Work to be completed: Extract the listing below in full, unchanged.

Data lines:
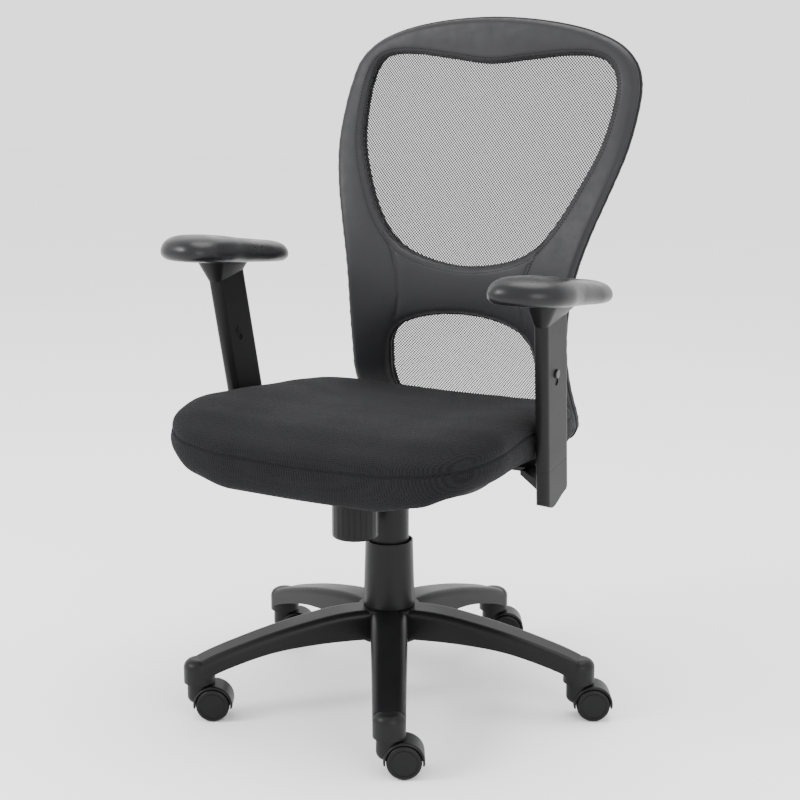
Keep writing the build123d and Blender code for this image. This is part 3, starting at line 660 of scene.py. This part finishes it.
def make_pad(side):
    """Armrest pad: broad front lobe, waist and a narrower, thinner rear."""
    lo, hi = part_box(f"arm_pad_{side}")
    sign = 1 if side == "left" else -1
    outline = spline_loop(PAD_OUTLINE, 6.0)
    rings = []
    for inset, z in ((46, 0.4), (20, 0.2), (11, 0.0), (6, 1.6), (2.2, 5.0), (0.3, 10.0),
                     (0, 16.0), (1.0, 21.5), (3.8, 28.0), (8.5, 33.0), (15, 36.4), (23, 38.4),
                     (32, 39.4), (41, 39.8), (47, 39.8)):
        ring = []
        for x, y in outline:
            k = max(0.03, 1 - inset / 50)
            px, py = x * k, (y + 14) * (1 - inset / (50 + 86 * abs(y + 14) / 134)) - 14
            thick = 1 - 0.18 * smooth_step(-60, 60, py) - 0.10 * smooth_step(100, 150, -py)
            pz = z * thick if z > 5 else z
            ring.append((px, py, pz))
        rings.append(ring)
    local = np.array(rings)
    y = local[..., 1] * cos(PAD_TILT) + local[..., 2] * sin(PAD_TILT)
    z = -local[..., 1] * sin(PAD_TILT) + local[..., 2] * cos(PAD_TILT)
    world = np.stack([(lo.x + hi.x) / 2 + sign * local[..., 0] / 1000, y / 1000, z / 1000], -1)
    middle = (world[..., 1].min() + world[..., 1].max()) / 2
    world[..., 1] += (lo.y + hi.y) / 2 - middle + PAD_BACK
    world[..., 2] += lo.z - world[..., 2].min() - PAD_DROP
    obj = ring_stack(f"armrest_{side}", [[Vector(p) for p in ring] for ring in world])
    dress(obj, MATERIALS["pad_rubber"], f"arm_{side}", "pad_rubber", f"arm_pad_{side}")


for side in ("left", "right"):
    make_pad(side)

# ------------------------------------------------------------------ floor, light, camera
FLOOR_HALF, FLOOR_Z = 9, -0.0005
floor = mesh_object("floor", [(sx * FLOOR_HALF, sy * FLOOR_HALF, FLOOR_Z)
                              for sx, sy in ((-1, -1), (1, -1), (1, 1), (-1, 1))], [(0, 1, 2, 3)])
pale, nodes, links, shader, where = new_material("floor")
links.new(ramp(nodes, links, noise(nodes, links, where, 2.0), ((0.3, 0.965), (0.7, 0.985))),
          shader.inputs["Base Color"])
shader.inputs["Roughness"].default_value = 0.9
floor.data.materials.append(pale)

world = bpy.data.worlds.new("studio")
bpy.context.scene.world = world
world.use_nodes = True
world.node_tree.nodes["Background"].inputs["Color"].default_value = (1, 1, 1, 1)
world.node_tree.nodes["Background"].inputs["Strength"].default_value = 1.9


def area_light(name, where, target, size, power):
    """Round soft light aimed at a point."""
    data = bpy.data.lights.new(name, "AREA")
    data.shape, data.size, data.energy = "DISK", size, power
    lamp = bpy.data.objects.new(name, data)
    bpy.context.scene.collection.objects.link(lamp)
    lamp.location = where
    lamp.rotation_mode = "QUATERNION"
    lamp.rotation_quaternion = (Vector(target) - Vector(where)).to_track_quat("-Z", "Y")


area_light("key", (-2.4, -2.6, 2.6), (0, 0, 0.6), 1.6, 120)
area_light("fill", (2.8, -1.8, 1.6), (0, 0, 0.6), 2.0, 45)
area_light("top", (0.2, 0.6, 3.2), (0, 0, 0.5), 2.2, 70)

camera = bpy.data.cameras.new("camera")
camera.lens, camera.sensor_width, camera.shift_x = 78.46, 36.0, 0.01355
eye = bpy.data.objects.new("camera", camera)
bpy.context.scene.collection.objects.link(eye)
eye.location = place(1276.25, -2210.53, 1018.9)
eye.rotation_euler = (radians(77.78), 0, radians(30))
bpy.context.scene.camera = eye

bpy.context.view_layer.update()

Output below:
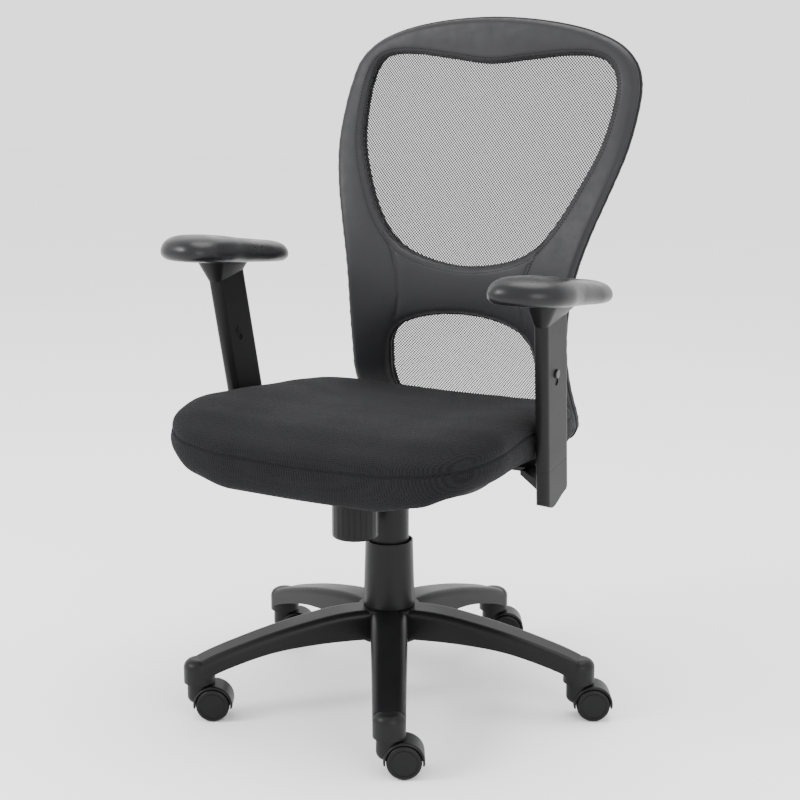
Keep writing the build123d and Blender code for this image. This is part 3, starting at line 660 of scene.py. This part finishes it.
def make_pad(side):
    """Armrest pad: broad front lobe, waist and a narrower, thinner rear."""
    lo, hi = part_box(f"arm_pad_{side}")
    sign = 1 if side == "left" else -1
    outline = spline_loop(PAD_OUTLINE, 6.0)
    rings = []
    for inset, z in ((46, 0.4), (20, 0.2), (11, 0.0), (6, 1.6), (2.2, 5.0), (0.3, 10.0),
                     (0, 16.0), (1.0, 21.5), (3.8, 28.0), (8.5, 33.0), (15, 36.4), (23, 38.4),
                     (32, 39.4), (41, 39.8), (47, 39.8)):
        ring = []
        for x, y in outline:
            k = max(0.03, 1 - inset / 50)
            px, py = x * k, (y + 14) * (1 - inset / (50 + 86 * abs(y + 14) / 134)) - 14
            thick = 1 - 0.18 * smooth_step(-60, 60, py) - 0.10 * smooth_step(100, 150, -py)
            pz = z * thick if z > 5 else z
            ring.append((px, py, pz))
        rings.append(ring)
    local = np.array(rings)
    y = local[..., 1] * cos(PAD_TILT) + local[..., 2] * sin(PAD_TILT)
    z = -local[..., 1] * sin(PAD_TILT) + local[..., 2] * cos(PAD_TILT)
    world = np.stack([(lo.x + hi.x) / 2 + sign * local[..., 0] / 1000, y / 1000, z / 1000], -1)
    middle = (world[..., 1].min() + world[..., 1].max()) / 2
    world[..., 1] += (lo.y + hi.y) / 2 - middle + PAD_BACK
    world[..., 2] += lo.z - world[..., 2].min() - PAD_DROP
    obj = ring_stack(f"armrest_{side}", [[Vector(p) for p in ring] for ring in world])
    dress(obj, MATERIALS["pad_rubber"], f"arm_{side}", "pad_rubber", f"arm_pad_{side}")


for side in ("left", "right"):
    make_pad(side)

# ------------------------------------------------------------------ floor, light, camera
FLOOR_HALF, FLOOR_Z = 9, -0.0005
floor = mesh_object("floor", [(sx * FLOOR_HALF, sy * FLOOR_HALF, FLOOR_Z)
                              for sx, sy in ((-1, -1), (1, -1), (1, 1), (-1, 1))], [(0, 1, 2, 3)])
pale, nodes, links, shader, where = new_material("floor")
links.new(ramp(nodes, links, noise(nodes, links, where, 2.0), ((0.3, 0.965), (0.7, 0.985))),
          shader.inputs["Base Color"])
shader.inputs["Roughness"].default_value = 0.9
floor.data.materials.append(pale)

world = bpy.data.worlds.new("studio")
bpy.context.scene.world = world
world.use_nodes = True
world.node_tree.nodes["Background"].inputs["Color"].default_value = (1, 1, 1, 1)
world.node_tree.nodes["Background"].inputs["Strength"].default_value = 1.9


def area_light(name, where, target, size, power):
    """Round soft light aimed at a point."""
    data = bpy.data.lights.new(name, "AREA")
    data.shape, data.size, data.energy = "DISK", size, power
    lamp = bpy.data.objects.new(name, data)
    bpy.context.scene.collection.objects.link(lamp)
    lamp.location = where
    lamp.rotation_mode = "QUATERNION"
    lamp.rotation_quaternion = (Vector(target) - Vector(where)).to_track_quat("-Z", "Y")


area_light("key", (-2.4, -2.6, 2.6), (0, 0, 0.6), 1.6, 120)
area_light("fill", (2.8, -1.8, 1.6), (0, 0, 0.6), 2.0, 45)
area_light("top", (0.2, 0.6, 3.2), (0, 0, 0.5), 2.2, 70)

camera = bpy.data.cameras.new("camera")
camera.lens, camera.sensor_width, camera.shift_x = 78.46, 36.0, 0.01355
eye = bpy.data.objects.new("camera", camera)
bpy.context.scene.collection.objects.link(eye)
eye.location = place(1276.25, -2210.53, 1018.9)
eye.rotation_euler = (radians(77.78), 0, radians(30))
bpy.context.scene.camera = eye

bpy.context.view_layer.update()